Raw data:
──────────────────────────────
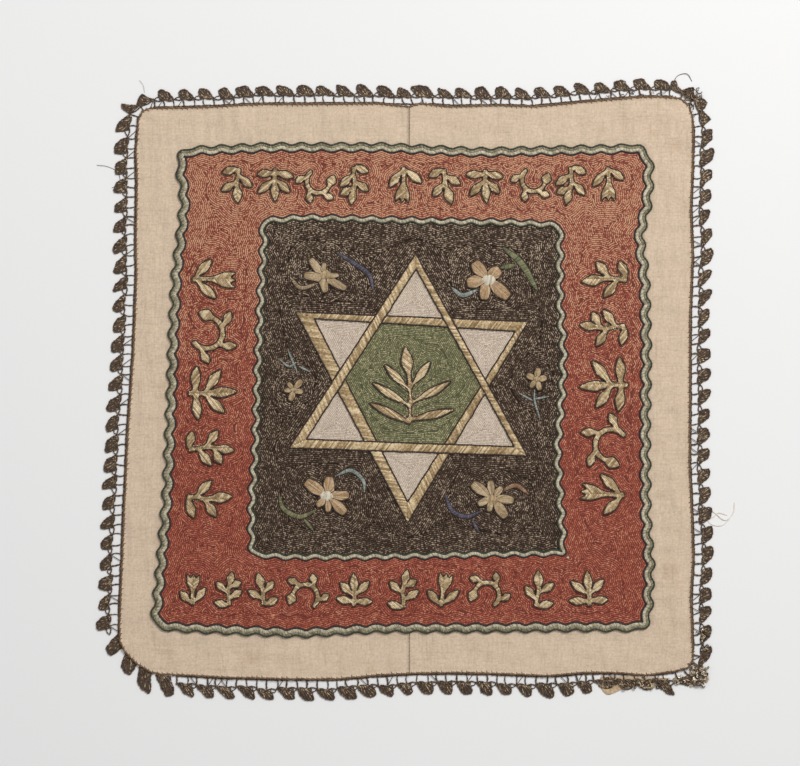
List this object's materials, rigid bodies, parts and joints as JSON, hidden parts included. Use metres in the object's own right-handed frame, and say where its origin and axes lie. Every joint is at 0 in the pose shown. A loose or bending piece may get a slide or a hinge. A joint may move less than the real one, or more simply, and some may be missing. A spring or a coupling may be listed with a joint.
{
  "type": "embroidered ceremonial cover cloth",
  "caption": "Square cloth with a hexagram, flowers and leafy motifs embroidered in wavy-edged bands, and a crocheted scalloped metal-thread edging; lies flat.",
  "frame": {"origin": "under the middle of the cloth, on the surface that it lies on", "axes": "+Z out of the surface; +X to the right and +Y up across the embroidered design as it is seen from above"},
  "size_m": [0.4914, 0.4952, 0.0033],
  "materials": {
    "linen": "plain-weave cotton or linen, beige",
    "lining": "thin pale lining cloth",
    "metal_thread": "crocheted dark gilt metal thread, tarnished",
    "border_silk": "grey-green and ivory silk satin stitch with dark cords",
    "red_chain_stitch": "brick-red silk chain stitch flecked with gilt thread",
    "dark_chain_stitch": "dark brown silk chain stitch flecked with gilt thread",
    "ivory_chain_stitch": "ivory silk chain stitch",
    "green_chain_stitch": "moss-green silk chain stitch",
    "gold_padded_band": "padded satin stitch in dull gilt thread",
    "gold_motif": "satin stitch in dull gilt thread",
    "gold_satin_stitch": "satin stitch in dull gilt thread",
    "tan_satin_stitch": "tan silk satin stitch",
    "orange_satin_stitch": "orange-tan silk satin stitch"
  },
  "bodies": {
    "root": {"border_inner": "border_silk", "border_outer": "border_silk", "edging": "metal_thread", "field_dark": "dark_chain_stitch", "field_red": "red_chain_stitch", "flower_bottom_left": "orange_satin_stitch", "flower_bottom_right": "tan_satin_stitch", "flower_left": "gold_satin_stitch", "flower_right": "gold_satin_stitch", "flower_top_left": "tan_satin_stitch", "flower_top_right": "orange_satin_stitch", "ground_left": "linen", "ground_right": "linen", "hexagon_green": "green_chain_stitch", "ivory_bottom": "ivory_chain_stitch", "ivory_lower_left": "ivory_chain_stitch", "ivory_lower_right": "ivory_chain_stitch", "ivory_top": "ivory_chain_stitch", "ivory_upper_left": "ivory_chain_stitch", "ivory_upper_right": "ivory_chain_stitch", "lining_corner": "lining", "motif_bottom_1": "gold_motif", "motif_bottom_10": "gold_motif", "motif_bottom_2": "gold_motif", "motif_bottom_3": "gold_motif", "motif_bottom_4": "gold_motif", "motif_bottom_5": "gold_motif", "motif_bottom_6": "gold_motif", "motif_bottom_7": "gold_motif", "motif_bottom_8": "gold_motif", "motif_bottom_9": "gold_motif", "motif_centre_1": "gold_motif", "motif_left_1": "gold_motif", "motif_left_2": "gold_motif", "motif_left_3": "gold_motif", "motif_left_4": "gold_motif", "motif_left_5": "gold_motif", "motif_right_1": "gold_motif", "motif_right_2": "gold_motif", "motif_right_3": "gold_motif", "motif_right_4": "gold_motif", "motif_right_5": "gold_motif", "motif_top_1": "gold_motif", "motif_top_10": "gold_motif", "motif_top_2": "gold_motif", "motif_top_3": "gold_motif", "motif_top_4": "gold_motif", "motif_top_5": "gold_motif", "motif_top_6": "gold_motif", "motif_top_7": "gold_motif", "motif_top_8": "gold_motif", "motif_top_9": "gold_motif", "star_down_bottom": "gold_padded_band", "star_down_left": "gold_padded_band", "star_down_right": "gold_padded_band", "star_span_left": "gold_padded_band", "star_span_right": "gold_padded_band", "star_span_top": "gold_padded_band", "star_up": "gold_padded_band"}
  },
  "joints": []
}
──────────────────────────────
What you will do:
Reproduce the data in full, exactly as presented.

Response to the exercise:
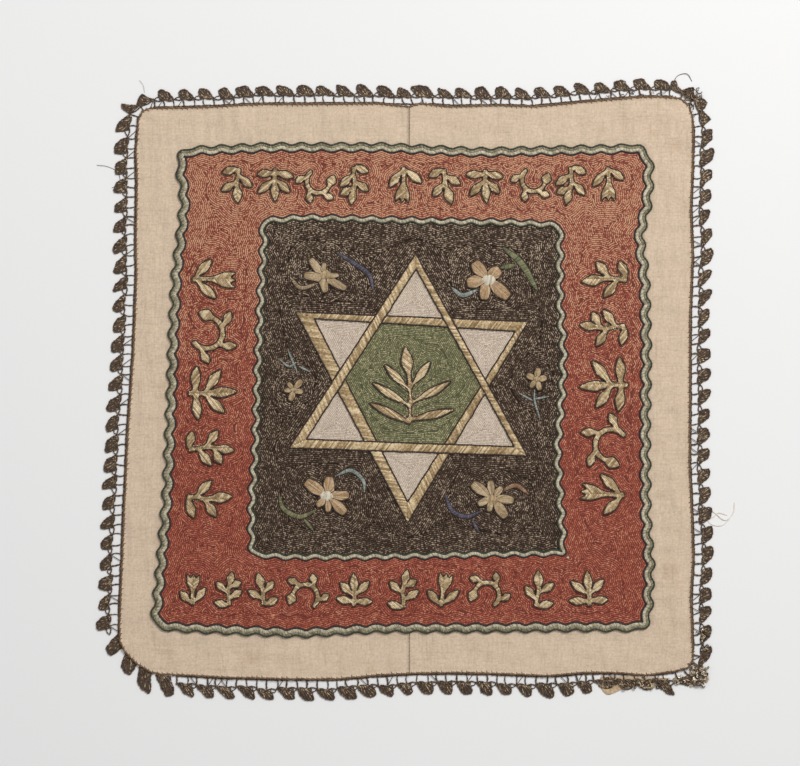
List this object's materials, rigid bodies, parts and joints as JSON, hidden parts included. Use metres in the object's own right-handed frame, and say where its origin and axes lie. Every joint is at 0 in the pose shown. A loose or bending piece may get a slide or a hinge. A joint may move less than the real one, or more simply, and some may be missing. A spring or a coupling may be listed with a joint.
{
  "type": "embroidered ceremonial cover cloth",
  "caption": "Square cloth with a hexagram, flowers and leafy motifs embroidered in wavy-edged bands, and a crocheted scalloped metal-thread edging; lies flat.",
  "frame": {"origin": "under the middle of the cloth, on the surface that it lies on", "axes": "+Z out of the surface; +X to the right and +Y up across the embroidered design as it is seen from above"},
  "size_m": [0.4914, 0.4952, 0.0033],
  "materials": {
    "linen": "plain-weave cotton or linen, beige",
    "lining": "thin pale lining cloth",
    "metal_thread": "crocheted dark gilt metal thread, tarnished",
    "border_silk": "grey-green and ivory silk satin stitch with dark cords",
    "red_chain_stitch": "brick-red silk chain stitch flecked with gilt thread",
    "dark_chain_stitch": "dark brown silk chain stitch flecked with gilt thread",
    "ivory_chain_stitch": "ivory silk chain stitch",
    "green_chain_stitch": "moss-green silk chain stitch",
    "gold_padded_band": "padded satin stitch in dull gilt thread",
    "gold_motif": "satin stitch in dull gilt thread",
    "gold_satin_stitch": "satin stitch in dull gilt thread",
    "tan_satin_stitch": "tan silk satin stitch",
    "orange_satin_stitch": "orange-tan silk satin stitch"
  },
  "bodies": {
    "root": {"border_inner": "border_silk", "border_outer": "border_silk", "edging": "metal_thread", "field_dark": "dark_chain_stitch", "field_red": "red_chain_stitch", "flower_bottom_left": "orange_satin_stitch", "flower_bottom_right": "tan_satin_stitch", "flower_left": "gold_satin_stitch", "flower_right": "gold_satin_stitch", "flower_top_left": "tan_satin_stitch", "flower_top_right": "orange_satin_stitch", "ground_left": "linen", "ground_right": "linen", "hexagon_green": "green_chain_stitch", "ivory_bottom": "ivory_chain_stitch", "ivory_lower_left": "ivory_chain_stitch", "ivory_lower_right": "ivory_chain_stitch", "ivory_top": "ivory_chain_stitch", "ivory_upper_left": "ivory_chain_stitch", "ivory_upper_right": "ivory_chain_stitch", "lining_corner": "lining", "motif_bottom_1": "gold_motif", "motif_bottom_10": "gold_motif", "motif_bottom_2": "gold_motif", "motif_bottom_3": "gold_motif", "motif_bottom_4": "gold_motif", "motif_bottom_5": "gold_motif", "motif_bottom_6": "gold_motif", "motif_bottom_7": "gold_motif", "motif_bottom_8": "gold_motif", "motif_bottom_9": "gold_motif", "motif_centre_1": "gold_motif", "motif_left_1": "gold_motif", "motif_left_2": "gold_motif", "motif_left_3": "gold_motif", "motif_left_4": "gold_motif", "motif_left_5": "gold_motif", "motif_right_1": "gold_motif", "motif_right_2": "gold_motif", "motif_right_3": "gold_motif", "motif_right_4": "gold_motif", "motif_right_5": "gold_motif", "motif_top_1": "gold_motif", "motif_top_10": "gold_motif", "motif_top_2": "gold_motif", "motif_top_3": "gold_motif", "motif_top_4": "gold_motif", "motif_top_5": "gold_motif", "motif_top_6": "gold_motif", "motif_top_7": "gold_motif", "motif_top_8": "gold_motif", "motif_top_9": "gold_motif", "star_down_bottom": "gold_padded_band", "star_down_left": "gold_padded_band", "star_down_right": "gold_padded_band", "star_span_left": "gold_padded_band", "star_span_right": "gold_padded_band", "star_span_top": "gold_padded_band", "star_up": "gold_padded_band"}
  },
  "joints": []
}